Hello! It is I, woman who used to regularly update her blog. My shocking absence can and will, as usual, be blamed on my two adorable children, who are slowly but surely sucking the life-force from my now husk-like terrestrial body. NOT TO BE DRAMATIC!
No, but really, things are good. Ewan is now a whopping 6 months old, and Lucia is 28 months old. They are both very cute. And they are both very exhausting. I love them so much! But man, they’re a lot of work. But they’re so cute. BUT OH MY GOD I AM SO TIRED.
I want to talk today about breastfeeding. Again. I’ve already talked about it here. But breastfeeding continues to occupy a lot of my mental, emotional, and physical bandwidth. I have so many thoughts and feelings about it, it’s hard to know where to begin. But mostly, I want to talk about how breastfeeding is hard (for me), and how it’s only now, with my second child, that I’m starting to hear that it’s hard for other people, too.
Until recently, I always felt rather alone in my struggles with breastfeeding. It seemed like everyone else just effortlessly nursed their babies (or happily went to formula) while I toiled away, cursed with every breastfeeding affliction and pathology in the book. Let me quickly enumerate the issues I’ve had with breastfeeding. With Lucia, it was oversupply, engorgement, plugged ducts, mastitis (two bouts), undersupply, bottle refusal, and a hellacious recovery process after her three frenectomies at four months old. Somehow, despite all my trials and tribulations, I nursed her for a full year (plus two weeks), and I felt an overwhelming sense of relief when I weaned her. I was so glad to be done with it and to have my body back to myself. Two weeks later, I got pregnant with Ewan. Oops.
With Ewan, I was anticipating a repeat of all the issues I had nursing Lucia. But instead, I got a whole host of NEW problems. Starting when he was about a month old, I began to suffer from stabbing, electric pains in my breasts that felt like I was being burnt with cigarettes from the inside. My symptoms led healthcare professionals to assume that I had a bad case of thrush in the milk ducts, but after over two months’ worth of thrush treatments for me and Ewan (heavy duty oral antifungals for me, washing everyone’s clothes in hot water and bleach, wiping my boobs down with vinegar, treating Ewan’s mouth with everything from nystatin to gentian violet, which stained his entire face purple, etc., etc.), with no relief, a midwife I saw figured out that it wasn’t thrush after all, it was breast spasms. I went on a blood pressure medication that successfully got rid of those. Hooray!
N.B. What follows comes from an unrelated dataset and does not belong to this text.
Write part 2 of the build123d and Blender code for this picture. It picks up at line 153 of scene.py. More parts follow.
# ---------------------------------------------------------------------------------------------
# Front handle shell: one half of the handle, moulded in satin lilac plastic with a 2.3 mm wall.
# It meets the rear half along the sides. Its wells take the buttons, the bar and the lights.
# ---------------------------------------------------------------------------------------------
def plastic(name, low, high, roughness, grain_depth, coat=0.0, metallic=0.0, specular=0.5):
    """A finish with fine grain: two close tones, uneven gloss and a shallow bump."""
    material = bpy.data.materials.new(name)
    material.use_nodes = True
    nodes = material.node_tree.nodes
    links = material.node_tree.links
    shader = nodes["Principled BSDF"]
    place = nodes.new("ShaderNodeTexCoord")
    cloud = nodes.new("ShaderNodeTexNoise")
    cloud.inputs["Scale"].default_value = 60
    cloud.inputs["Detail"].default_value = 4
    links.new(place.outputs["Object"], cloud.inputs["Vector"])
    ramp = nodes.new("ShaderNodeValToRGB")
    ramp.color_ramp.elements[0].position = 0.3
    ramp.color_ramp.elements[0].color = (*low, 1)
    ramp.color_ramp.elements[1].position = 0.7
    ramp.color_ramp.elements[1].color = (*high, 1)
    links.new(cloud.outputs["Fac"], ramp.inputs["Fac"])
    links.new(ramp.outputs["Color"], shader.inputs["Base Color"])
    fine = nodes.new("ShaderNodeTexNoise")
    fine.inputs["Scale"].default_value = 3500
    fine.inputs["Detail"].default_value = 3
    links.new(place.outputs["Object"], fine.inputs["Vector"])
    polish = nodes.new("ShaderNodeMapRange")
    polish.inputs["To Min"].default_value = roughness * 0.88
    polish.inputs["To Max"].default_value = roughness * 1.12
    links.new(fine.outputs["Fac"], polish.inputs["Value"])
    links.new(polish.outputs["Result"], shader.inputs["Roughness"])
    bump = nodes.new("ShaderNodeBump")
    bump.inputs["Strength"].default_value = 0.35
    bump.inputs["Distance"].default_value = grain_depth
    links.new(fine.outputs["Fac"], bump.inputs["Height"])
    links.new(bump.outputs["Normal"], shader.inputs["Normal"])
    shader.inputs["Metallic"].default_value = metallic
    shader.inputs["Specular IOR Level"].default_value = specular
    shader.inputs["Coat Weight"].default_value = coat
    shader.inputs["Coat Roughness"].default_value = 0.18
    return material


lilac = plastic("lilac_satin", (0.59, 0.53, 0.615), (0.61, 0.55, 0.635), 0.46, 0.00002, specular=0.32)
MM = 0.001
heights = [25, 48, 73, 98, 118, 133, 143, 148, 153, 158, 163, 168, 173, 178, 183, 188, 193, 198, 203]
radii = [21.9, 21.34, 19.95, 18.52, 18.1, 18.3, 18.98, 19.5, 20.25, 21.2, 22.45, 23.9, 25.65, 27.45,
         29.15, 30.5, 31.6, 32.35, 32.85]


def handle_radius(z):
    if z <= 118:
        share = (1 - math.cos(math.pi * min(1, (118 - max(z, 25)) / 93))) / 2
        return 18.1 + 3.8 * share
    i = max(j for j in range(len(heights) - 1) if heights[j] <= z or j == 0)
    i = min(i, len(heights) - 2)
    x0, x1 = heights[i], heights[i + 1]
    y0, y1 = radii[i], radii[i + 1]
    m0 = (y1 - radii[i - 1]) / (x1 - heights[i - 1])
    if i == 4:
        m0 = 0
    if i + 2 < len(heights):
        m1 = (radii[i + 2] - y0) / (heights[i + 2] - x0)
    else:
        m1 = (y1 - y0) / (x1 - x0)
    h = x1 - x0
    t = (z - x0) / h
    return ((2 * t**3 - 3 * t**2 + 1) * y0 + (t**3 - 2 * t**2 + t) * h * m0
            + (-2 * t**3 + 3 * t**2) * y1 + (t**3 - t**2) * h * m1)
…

But then, I got the stomach flu twice (thanks, pernicious preschool germs) and my milk supply tanked, and poor Ewan fell from the 40th percentile for weight to the 20th. This concerned his pediatrician, so I began a pumping regimen that has increased my supply but has also left me so uncomfortable in the middle of the night that I have to wake up from a dead sleep to pump, usually at three or four in the morning. Also, half a year in, my boobs still hurt occasionally, either while feeding the baby or between feedings. I am still constantly teetering on the brink of getting a plugged duct. I constantly worry about Ewan’s weight (despite his utterly delicious thigh rolls) and my supply. Breastfeeding, for me, has been and continues to be stressful, most of the time.
And yet, I soldier on. I’ve tried to figure out why I keep doing it, and I can come up with a lot of reasons, none of which are particularly great. I tell myself that I owe it to Ewan to nurse him for at least a year since that’s what I did with Lucia. (He’ll definitely care about this, right? RIGHT?) I tell myself that breastfeeding is more convenient (…debatable) and cheaper than formula (although it drives me insane when people say that breastfeeding is “free,” because it most definitely isn’t). I tell myself that since breastmilk is more varied in flavor than formula, Ewan is going to have a more adventurous palate when it comes to solid food (although Lucia’s refusal to touch a vegetable with a ten-foot pole puts the lie to this theory). I tell myself that burning 500 calories a day without having to exercise is a nice perk (although while breastfeeding, I end up eating an additional, like, 3000 calories a day since I’m so frigging hungry all the time, so I’m not sure that math works out). I tell myself that I’ve come this far, so I might as well keep going. And so I do.
I’m not going to stop breastfeeding yet. But I wish that mothers could talk more about how hard breastfeeding can be and really think deeply about why we choose to do it or not do it. I wonder if, had I not felt weird societal pressure to exclusively breastfeed Lucia, and hadn’t been told from day one that it should be “easy” and “natural” and “pain-free,” if I would have made a different choice. Maybe not. But I probably would have felt less alone in my difficulties.